The biggest pre-trial expense in Maj. Nidal Hasan's trial was more than $1 million for transportation for witnesses, jurors and attorneys, according to Army records obtained by KXAS-TV of Fort Worth and Dallas. About $90,000 was spent to house the witnesses.
Hasan was convicted in August of killing 13 people during the Nov. 5, 2009, shooting. More than 30 people were wounded.
The records also show that in the months before his trial, Army helicopters ferried Hasan 40 miles from the Bell County Jail to Fort Hood at a cost of more than $194,000 so he could work on his defense in his private office. More than $200,000 was spent on trailers, apparently including the one that housed the private office.

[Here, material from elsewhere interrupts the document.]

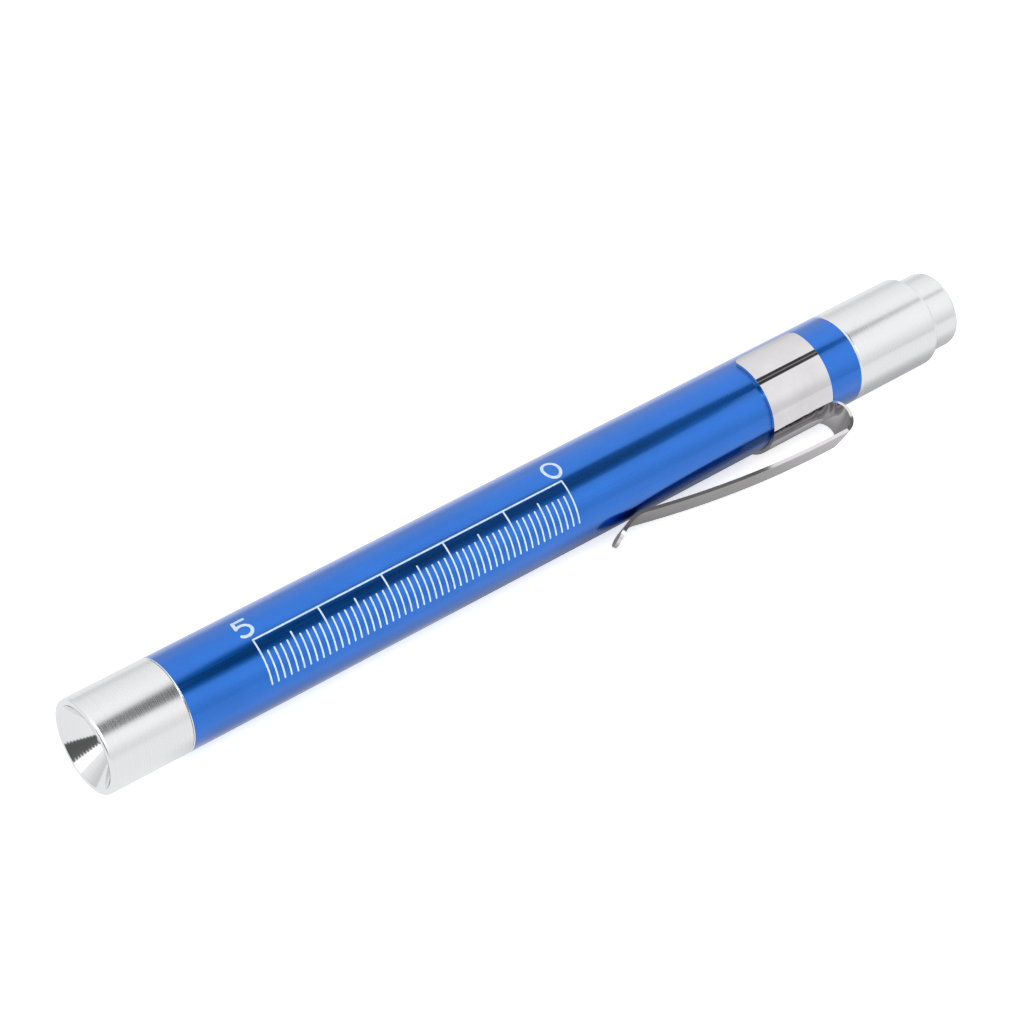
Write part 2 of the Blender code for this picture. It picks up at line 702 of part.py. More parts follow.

In the past, Army officials have said the helicopter rides were needed to protect Hasan and his team from threats.
Hasan was not allowed to plead guilty to the charges under a military law regarding cases that could bring the death penalty. So, he served as his own defense attorney, called no witnesses and asked few questions.
The records show that another $1 million was spent in expert witness fees.
Hasan remained on the Army payroll until 10 days after his conviction, collecting nearly $300,000. Most was donated to charity, Hasan's civil attorney, John Galligan, has told The Associated Press.
The expenditures have outraged many of Hasan's victims and their relatives. Some victims have struggled to find jobs or pay medical bills since Hasan opened fire inside a crowded building on the Central Texas military base.